7. Carence en vitamine A
La diminution des apports est en cause. Un complément vitaminique apportant 5 000 UI/jour doit être prescrit.
8. Carence en zinc
La diminution des apports entraîne chute des cheveux, anorexie et anémie. La carence en zinc est à rechercher en cas de désir de grossesse car risque d’hypogonadisme et d’anomalies de l’ostéoformation. La supplémentation repose sur 30 mg à 60 mg de gluconate de zinc à distance de la prise de fer et d’un repas.
9. Carence en vitamine B1
Liée à la diminution des apports, aggravée en cas de vomissements elle est gravissime si méconnue : des syndromes de Gayet-Wernicke sont exceptionnels mais possibles et irréversibles.
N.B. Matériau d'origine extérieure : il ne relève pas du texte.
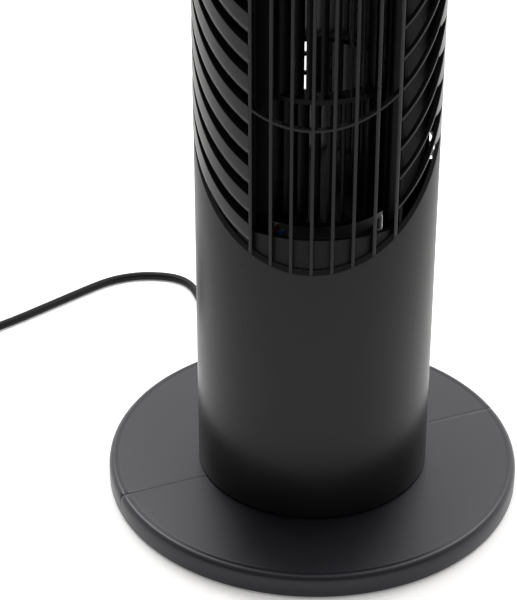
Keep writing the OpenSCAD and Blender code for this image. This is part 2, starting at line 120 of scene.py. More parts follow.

Une des causes possibles, en dehors des vomissements, peut-être une perfusion de sérum glucosé sans supplémentation en B1 chez les patients opérés qui vomissent depuis plusieurs jours.
La prévention passe, pour certaines équipes, par la prescription systématique en postopératoire durant six mois de vitamine B1 (il n’y a aucun risque de surdosage).
En conclusion
La chirurgie de l’obésité augmente l’espérance de vie des grands obèses, diminue la mortalité par maladie cardio-vasculaire et cancers mais expose le patient à des carences qui peuvent mettre en jeu sa qualité de vie future s’il n’a pas intégré la nécessité du suivi à vie qui consiste en un bilan sanguin régulier : tous les trois mois la première année postopératoire, tous les 6 mois ensuite enfin une fois par an la vie durant si tout va bien.
L’ordonnance comportera systématiquement des polyvitamines, de la vitamine B12, du fer et de la vitamine D, du calcium si besoin avec du zinc et des folates selon les dosages sanguins.
La place du médecin traitant est centrale car le nombre de patients opérés augmente rendant le relais médical indispensable après la phase aiguë postopératoire.